Well drawn explanation of the piezo sensitivity!
Sorry for necroing this thread, but your drawing inspired me to design a program that can generate a point cloud for probing, that avoids the points near the towers and prefers the points near the underbed piezo's.
Sadly it's made in Grasshopper so I can't share it as a script or executable, but maybe this could be inspiring to someone.
I just finished my DIY Delta printer today and I noticed that the probing wasn't that great across the bed so I wanted to see if I could fix that somehow. Assuming my bed is flat enough, I came up with this, where the colored circles are the piezo locations:
Example with lines drawn:
Outermost points culled and I tweaked the amount of points a little bit (and the point data is rounded to whole numbers):
And this is the output point list that can now manually turned into a list for the reiterative probing sequence for example (with the point data rounded to two decimals):
This data can be changed on the fly, so I can see what the probing pattern will look like live without having to first run a script, it's live:
https://youtu.be/0ofXqwViaMc
I hope this could serve as an inspiration to someone and if you have ideas of a good type of point distribution I'd love to hear your ideas.

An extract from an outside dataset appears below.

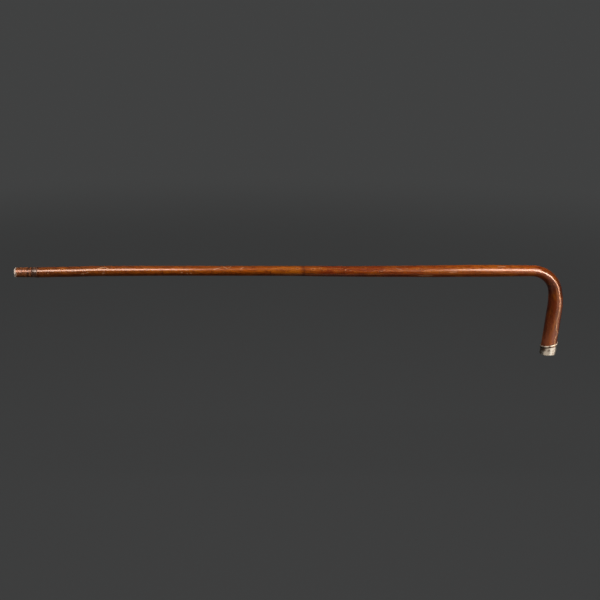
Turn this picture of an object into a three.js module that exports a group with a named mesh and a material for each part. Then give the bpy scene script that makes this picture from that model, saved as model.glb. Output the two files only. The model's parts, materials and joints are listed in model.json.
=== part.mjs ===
// A walking cane of bent wood: one stick, steam-bent and swelling into the handle, with a silver
// nose cap whose mouth is cut at a slant, and a turned metal ferrule under a dark collar.
// Millimetres, +Z up. The cane lies along +X with its handle hanging down.
// The origin is the centre of the ferrule's ground face.
import * as THREE from 'three';
import { mergeVertices } from 'three/addons/utils/BufferGeometryUtils.js';

// Stick
const shaftLength = 847; // ground face to the start of the handle's bend
const shaftDiameter = 17; // slimmest part of the shaft
const bendRadius = 42; // centreline of the tight bend
const sweepRadius = 130; // centreline of the slow curve that follows it
const noseLength = 77.8; // straight end of the handle, down to the cap's end face
const noseDiameter = 25.3; // thickest part of the handle
const bendAngle = THREE.MathUtils.degToRad(79);
const sweepAngle = THREE.MathUtils.degToRad(14.5);

// Nose cap
const capLength = 17.4; // end face to the middle of the mouth
const capWall = 0.55;
const capTaper = 0.6; // how much the radius shrinks from mouth to end
const capCorner = 2.6; // outside radius of the end's rounded edge
const capFilling = 4.6; // end face to the wood inside
const beadHeight = 2.2;
const beadRise = 0.6; // how far the bead stands out from the wall's inside
const mouthSlant = THREE.MathUtils.degToRad(18.5);

// Ferrule and collar
const tipThickness = 2.7; // solid plate that meets the ground
const tipBevel = 0.9;
const spigotLength = 5;
const sleeveLength = 25.8;
const sleeveWall = 0.8;
const sleeveStep = 0.65; // how far the sleeve lies below the wood's surface
const ringRise = 0.35; // rolled rings round the sleeve
const ringWidth = 2.6;
const ringSpacing = 7.2; // between the two rings
const ringSetback = 2.4; // upper ring to the sleeve's upper end
const collarLength = 8.7;
const collarBulge = 0.2;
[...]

I have yet to try out this set of points but it's kinda late now so I'll do that tomorrow when I'm sharp and present again.
Just a small update on this reply, which I might turn into a post later on if anyone thinks it deserves its own post:
The results are in, initially it had quite a big deviation, but the second probing sequence was an immediate hit:
Calibrated 8 factors using 18 points, (mean, deviation) before (-0.009, 0.034) after (0.000, 0.022) Auto calibration successful, deviation 0.022mm
I also incorporated a point sorting algorithm. Before the point list was random, causing long travel times during probing, but now it's just moving from one point to the next closest point making this a painless probing sequence.